David Wainshelboim’s family

This is my family. This photo was taken before my aunt Hona's departure to Palestine. Upper row (standing) from left to right: my mother, Nena Wainshelboim, holding me, Aunt Hona, the 4th on the left is my father's older brother Gershko, the 5th man wearing glasses is Aunt Fania's husband - Weinstein. Sitting from left to right: the first on the left is my father, Moisey Wainshelboim, next to him Grandfather Mehl Wainshelboim and Grandmother Bobtsia, my father's sister Basia Bobis and her husband Matus holding their daughter Minna, who perished with Basia in the ghetto in Kishinev. Sitting on the floor, from left to right, are the children: my sister Rahil, Uncle Genia - my father’s youngest brother, Fania's daughter Lilia and Yakov, Fania’s son, wearing his school uniform. I don't remember the one on the left at the bottom. This photo was taken in Kishinev in the early 1930s. My grandmother Bobtsia kept this photo during the Great Patriotic War and gave it to me.

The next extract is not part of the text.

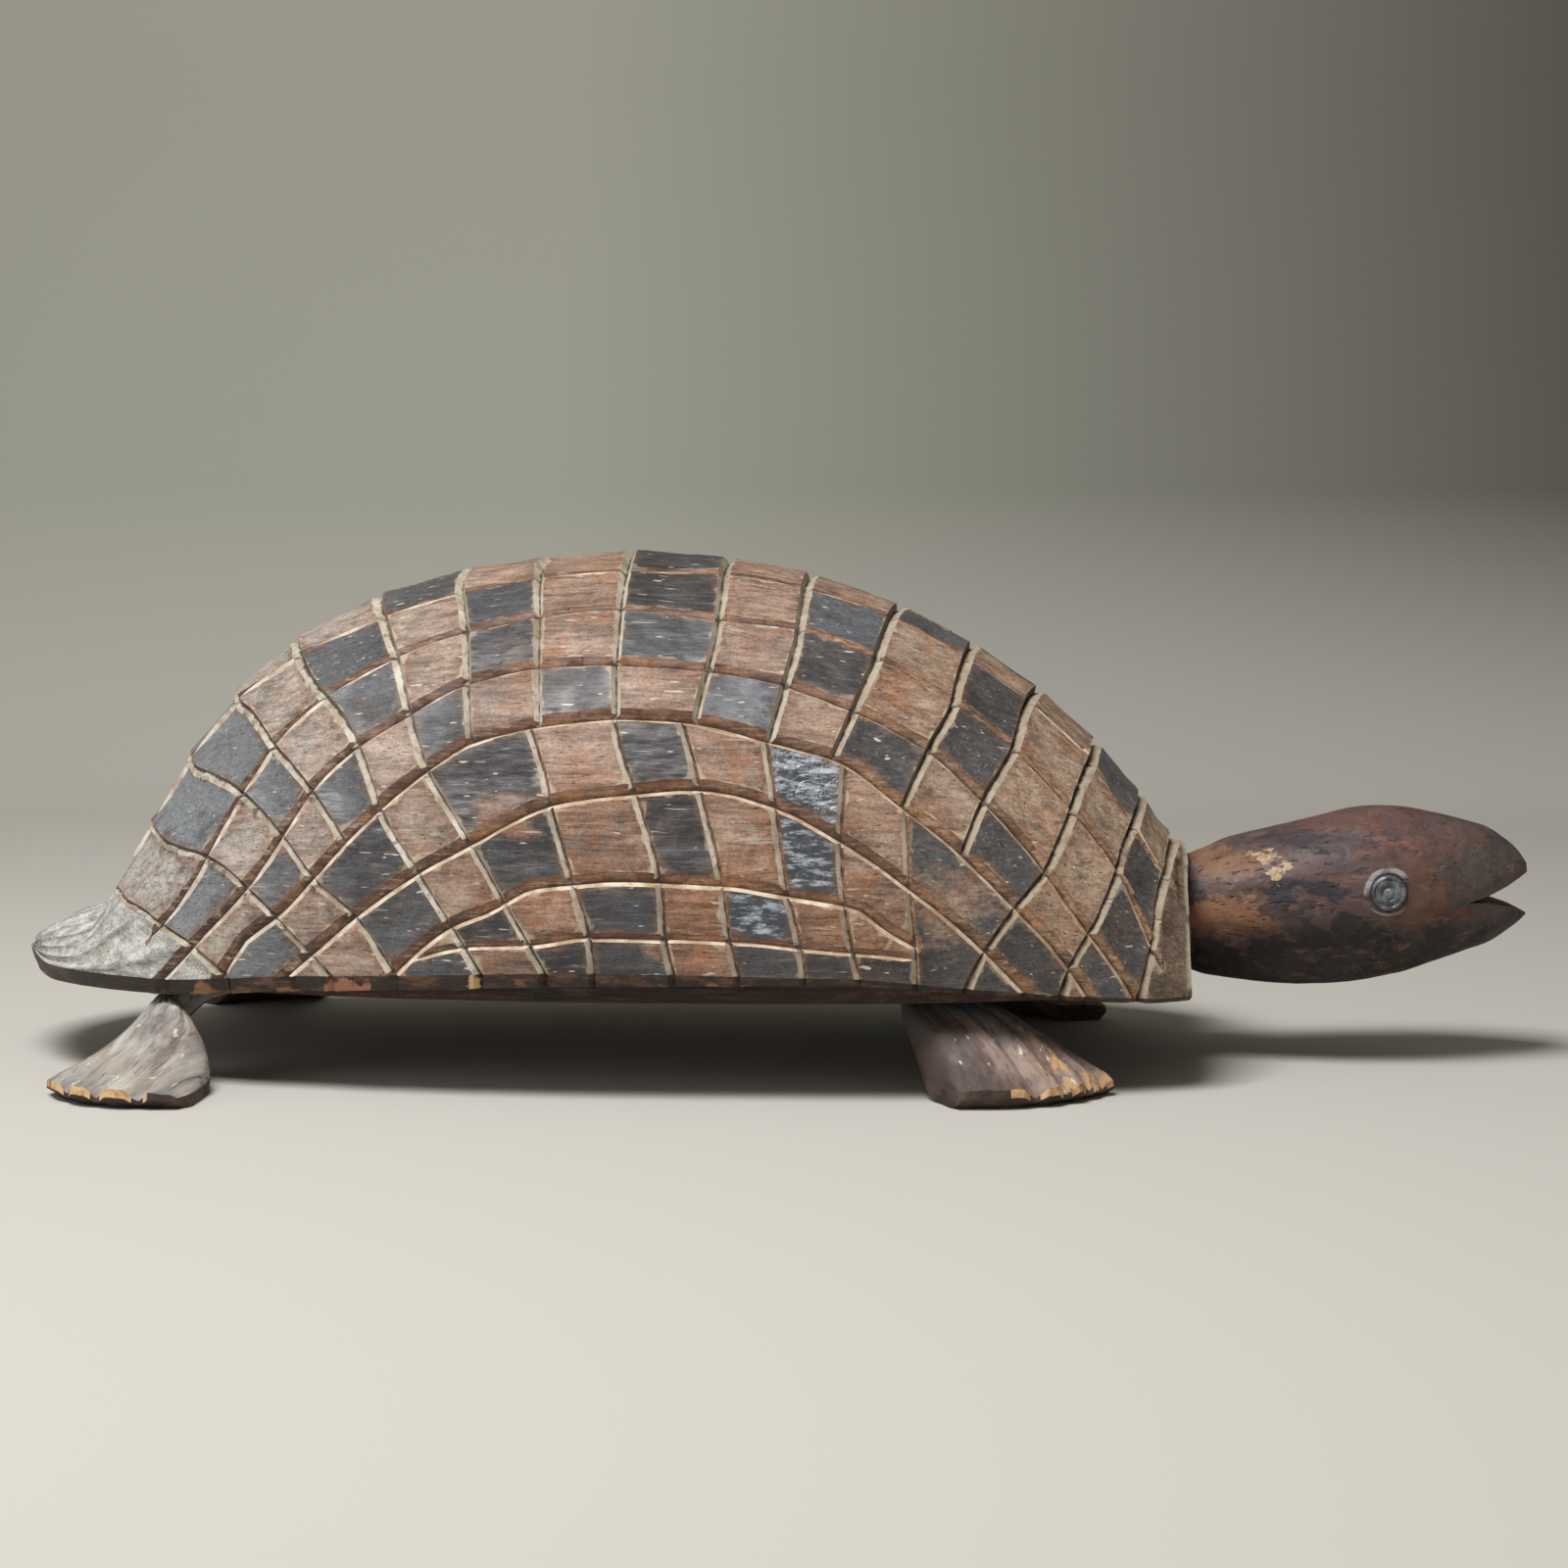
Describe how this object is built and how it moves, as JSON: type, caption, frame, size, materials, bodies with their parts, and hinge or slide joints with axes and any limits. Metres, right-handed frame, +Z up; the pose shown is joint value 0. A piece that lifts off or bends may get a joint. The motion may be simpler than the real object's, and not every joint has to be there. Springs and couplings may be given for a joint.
{
  "type": "carved wooden turtle figure",
  "caption": "Hand-carved wooden turtle with a domed shell scored into stained cells, splayed paddle legs and a head whose round neck turns in the shell.",
  "frame": {"origin": "centre of the footprint, on the plane that the soles stand on", "axes": "+X from the tail to the nose, +Y to the turtle's left, +Z up"},
  "size_m": [0.603, 0.274, 0.2024],
  "materials": {
    "shell_wood": "dark stained and blackened cells, waxed, worn edges",
    "belly_wood": "dark red-brown stain, dull",
    "head_wood": "red-brown stain, polished by handling",
    "leg_wood": "grey-brown stain, worn, dull",
    "peg_wood": "bare wood",
    "eye_stain": "blackened, polished"
  },
  "bodies": {
    "body": {"carapace": "shell_wood", "belly_board": "belly_wood", "neck_peg": "peg_wood", "leg_front_right": "leg_wood", "leg_pin_front_right": "peg_wood", "leg_rear_right": "leg_wood", "leg_pin_rear_right": "peg_wood", "leg_front_left": "leg_wood", "leg_pin_front_left": "peg_wood", "leg_rear_left": "leg_wood", "leg_pin_rear_left": "peg_wood", "board_peg_1": "peg_wood", "board_peg_2": "peg_wood", "board_peg_3": "peg_wood", "board_peg_4": "peg_wood", "board_peg_5": "peg_wood", "board_peg_6": "peg_wood"},
    "head": {"head": "head_wood", "eye_right": "eye_stain", "eye_left": "eye_stain"}
  },
  "joints": [
    {"name": "head_turn", "type": "hinge", "parent": "body", "child": "head", "pos_m": [0.1665, 0, 0.059], "axis": [1, 0, 0], "range_deg": [-30, 30]}
  ]
}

My grandfather may have finished a commercial school. He was an educated man. He worked as an accountant in a private company during the tsarist regime before 1918 and during the Romanian regimes after World War I. Grandmother Bobtsia – I don’t know her maiden name – came from a rabbi’s family. She was a housewife, which was common among Jewish women. My grandmother and grandfather rented a small apartment consisting of two rooms and a kitchen. My grandfather was religious. He died in 1934, and Zirelson recited a prayer at his funeral. Grandmother Bobtsia lived through the war, evacuation, returned to Kishinev and died in the 1950s.

My grandfather was an educated man and wanted to give his children a good education. My father was the oldest, and the next one was Gershko, born around 1900. After finishing a gymnasium he went to Italy where he finished the Medical Faculty, unfortunately, I don’t know in which town he studied or which college he graduated from. When he returned to Bessarabia, he became a doctor and worked in a small town. Gershko was married. His wife Riva was my mother’s sister.
Fania married Weinstein, a Zionist activist. Basia was married to Matus Bobis, a Jewish man. He was also involved in Zionist activities. During the Soviet period he worked as a proofreader with a newspaper.

My father’s brother Genia worked with my father in the Jewish medical organization. He did some technical job. Genia married Sarrah, a Jewish girl, shortly before the Great Patriotic War.

Hona, born in 1910, was the youngest in the family. Influenced by the Zionist idea of the establishment of a Jewish state, Hona quit Iasi University, where she studied at the Medical Faculty, and moved to Palestine in 1929. I remember her farewell party at my grandfather’s home, when the whole family got together to say ‘good bye’ to Hona. In Palestine she married Rabinovich, a Jewish man.

My father, Moisey Wainshelboim, was born in 1895. He graduated from the Medical Faculty of Iasi University in 1924. Around this time he met my mother and they got married.